SERVICES // Local Laws

States, cities and municipalities may have certain laws that will require the building/structure owner to provide documentation that the building/structure is safe for the general public within the guidelines of the law. These laws usually require an Engineer/Architect to provide certifications of compliance that must be filed by a certain timeframe.



Façade Inspection Safety program (FISP) - LOCAL LAW 11

In 1979, an 18-year old college student was fatally struck from a piece of masonry that fell off a building causing the city to enact the first façade inspection law, Local Law 10/1980 now known as Local Law 11/FISP. Local Law 11/FISP applies to all buildings taller than six (6) stories, including the basement, regardless of the Certification of Occupancy, within all five (5) boroughs. Local Law 11/FISP requires that buildings taller than six (6) stories must comply with having a Qualified Exterior Wall Inspector (QEWI), which is a NY licensed Professional Engineer or Architecture with a minimum of 1 year relevant experience, to inspect all exterior walls and appurtenances along the building façade and file a report with the NYC Department of Buildings listing the building as Safe, Unsafe or Safe With A Repair Maintenance Program (SWARMP) on a five (5) year cycle. Non-compliance will result in monetary penalties. The Falcon Group conducts façade inspections and repair maintenance programs to building owners to stay in compliance with this law.

To check if your building is required to have a FISP inspection and to find out which sub-cycle the inspection is to performed in, visit the NYC Department of Buildings website at: http://www1.nyc.gov/site/buildings/index.page

Sub-Cycle Last Digit of Block Number Filing Period/Deadline
B 0, 7, or 8 February 21, 2016 – February 21, 2018
C 1, 2, or 3 February 21, 2017 – February 21, 2019
A 4, 5; 6; or 9 February 21, 2018 – February 21, 2020
B 0, 7, or 8 February 21, 2019 – February 21, 2021
C 1, 2, or 3 February 21, 2020 – February 21, 2022

LOCAL LAW 87 – Energy Audits and retro-commissioning

Local Law 87 requires covered buildings over 50,000 gross square feet to file an Energy Efficiency Report to the NYC Department of Building once every ten year.

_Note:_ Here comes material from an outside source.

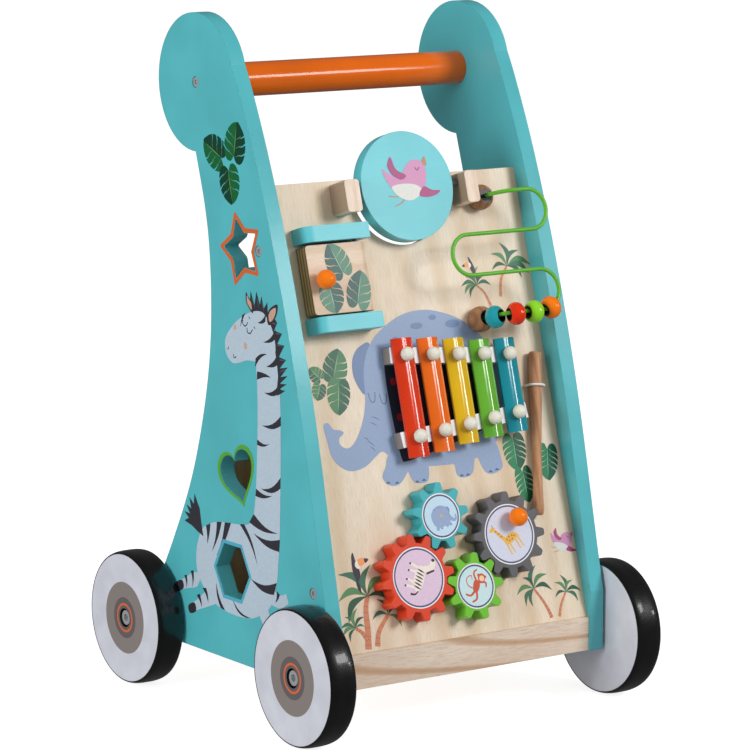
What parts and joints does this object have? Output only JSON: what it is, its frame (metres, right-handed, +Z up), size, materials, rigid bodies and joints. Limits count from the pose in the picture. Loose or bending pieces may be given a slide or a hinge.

This report is compiled of annual energy and water consumption, energy surveys and retro-commissions, which is the process of ensuring correct equipment installation and performance. The report provides the building owner with an understanding of the energy consumption and allows them to compare it to similar buildings in the same area. A registered architect or licensed professional engineer for the State of New York must perform or supervise the necessary work to conduct the energy audit and retro-commissioning. The report must be filed by December 31 of the year based on the last digit of the buildings tax block number. See chart below:

Year EER is due 2018 2019 2020 2021 2022 2023 2024 2025 2026 2027
Last digit of tax block year 8 9 10 11 12 13 14 15 16 17

For more information on Local Law 87 visit: http://www.nyc.gov/html/gbee/html/plan/ll87_about.shtml

LOCAL LAW 84 – Energy Benchmarking

The New York City Benchmarking Law, also known as Local Law 84, requires building owners to annually report their energy to the City of New York using the U.S. EPA’s Portfolio Manager Tool. Buildings 50,000 square feet and larger are required to comply with this law; however, beginning in May 2018, the City will require mid-sized buildings of 25,000 square feet to also comply with Local Law 84. For multi-family buildings, this also includes all building tenants’ energy and water consumption. We understand that these requirements can be time consuming and daunting. At The Falcon Group we have a team of experts well-versed in all local laws and their requirements to assist you.

WHO MUST COMPLY?

Commercial and multifamily residences that have a total square footage that meets or exceeds 50,000 square feet. Starting May 2018, buildings with 25,000 square feet and up will also be required to comply.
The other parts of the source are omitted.